Re: Mary Shelley?

GBurch1@aol.com
Mon, 8 Feb 1999 08:57:16 EST

In a message dated 99-02-08 08:33:14 EST, Daniel Ust wrote:

> After reading _Frankenstein_ a number of years ago, and

> seeing lots of the movie adaptations (which are mostly not
> close to the book), I came to the conclusion that she was
> very antiscience and antitechnology.

Ultimately, this may well be true, but I think the wole story is a little more complex than simply saying that she and "Frankenstein" are antiscinece and antitechnology.
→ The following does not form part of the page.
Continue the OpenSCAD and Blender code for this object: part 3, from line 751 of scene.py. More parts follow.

Note that she says in the intoroduction to the book that the ideas expressed there are not necessarily hers, but rather are the characters' -- a fine distinction, but one which may be important when you consider the second point, which is that the ultimate horror of the nameless monster is not the monster himself, who actually becomes a refined, eloquent and sympathetic fellow, but instead is Victor's inhumane treatment of his creation. More than anything else, the book may be about the responsibility that creators have to their creations, rather than being a polemic against science, technology and "playing god", as is often expressed.
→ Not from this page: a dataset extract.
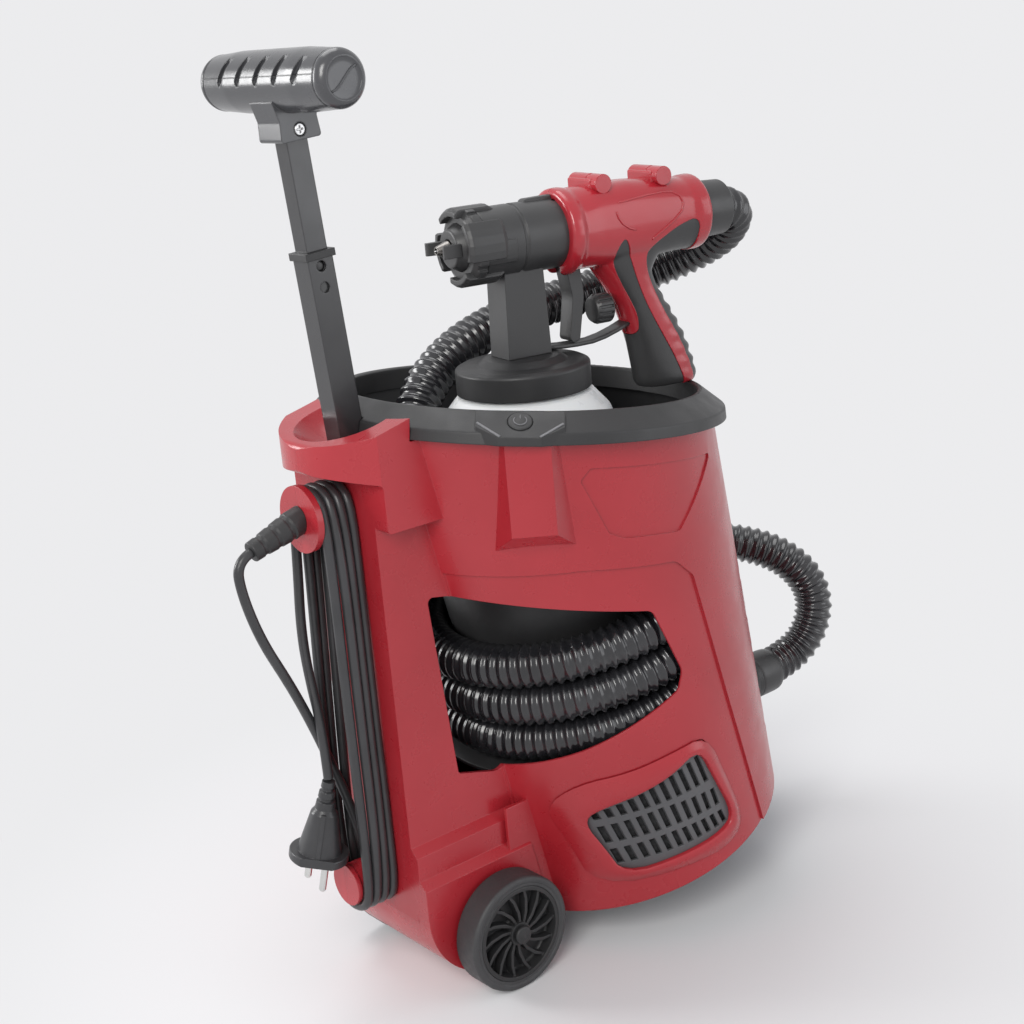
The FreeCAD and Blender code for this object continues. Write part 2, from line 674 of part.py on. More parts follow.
def housing_form():
    tub = cut("TubShell", meet("TubForm", skin("TubOuter", 0.0, -0.2, 1.2), band("TubBand")),
              skin("TubInner", tub_wall, -0.25, 1.25))
    hollow = rear_hollow()
    shell = fuse("HousingShell", cut("TubOpened", tub, hollow),
                 cut("RearOpened", rear_part(), hollow))
    near_recess = skin_layer("NearRecess", -6.0, recess_depth, side_slab("NearRecessArea", [
        (-160.0, 10.0),
        (86.0, 10.0),
        (88.0, 62.0),
        (51.0, 171.0),
        (20.0, 268.0, 8.0),
        (4.0, 282.0, 12.0),
        (-61.0, 290.0),
        (-160.0, 290.0),
    ]))
    far_recess = skin_layer("FarRecess", -6.0, recess_depth, side_slab("FarRecessArea", [
        (-160.0, 10.0),
        (86.0, 10.0),
        (88.0, 62.0),
        (51.0, 171.0),
        (20.0, 268.0, 8.0),
        (4.0, 282.0, 12.0),
        (-61.0, 290.0),
        (-160.0, 290.0),
    ], near=False))
    panel = skin_layer("PanelRecess", -6.0, recess_depth * 0.7, side_slab("PanelArea", [
        (-57.0, 357.0, 3.0),
        (-63.0, 350.0, 3.0),
        (-45.0, 312.0, 5.0),
        (-35.0, 307.0, 5.0),
        (9.0, 301.0, 5.0),
        (53.0, 341.0, 2.0),
    ]))
    vent_bed = skin_layer("VentBed", -6.0, recess_depth * 1.8,
                          side_slab("VentBedArea", vent_outline(6.0)))
    dents = []
    for count in range(5):
        height = dent_top - dent_pitch * count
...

That said, there's no doubt that Shelley is at least ambivalent about the subject matter of the book; a position that befits her position among the leading figures of Romantic literature and original creators of the Gothic style. Perhaps there's more than irony in the relationship of Shelley to her mother: As Damien correctly pointed out, Mary Wollstonecraft died giving birth to Mary Shelley, a victim of the primitive science of her day. She was unable to pass on her own Enlightenment values to her daughter, who was left to navigate without that guidance the turbulent times of the Napoleonic wars that marked the end of the first Enlightenment. That missing guadance is perhaps the ultimate source of the main theme of "Frankenstein", an absent parent.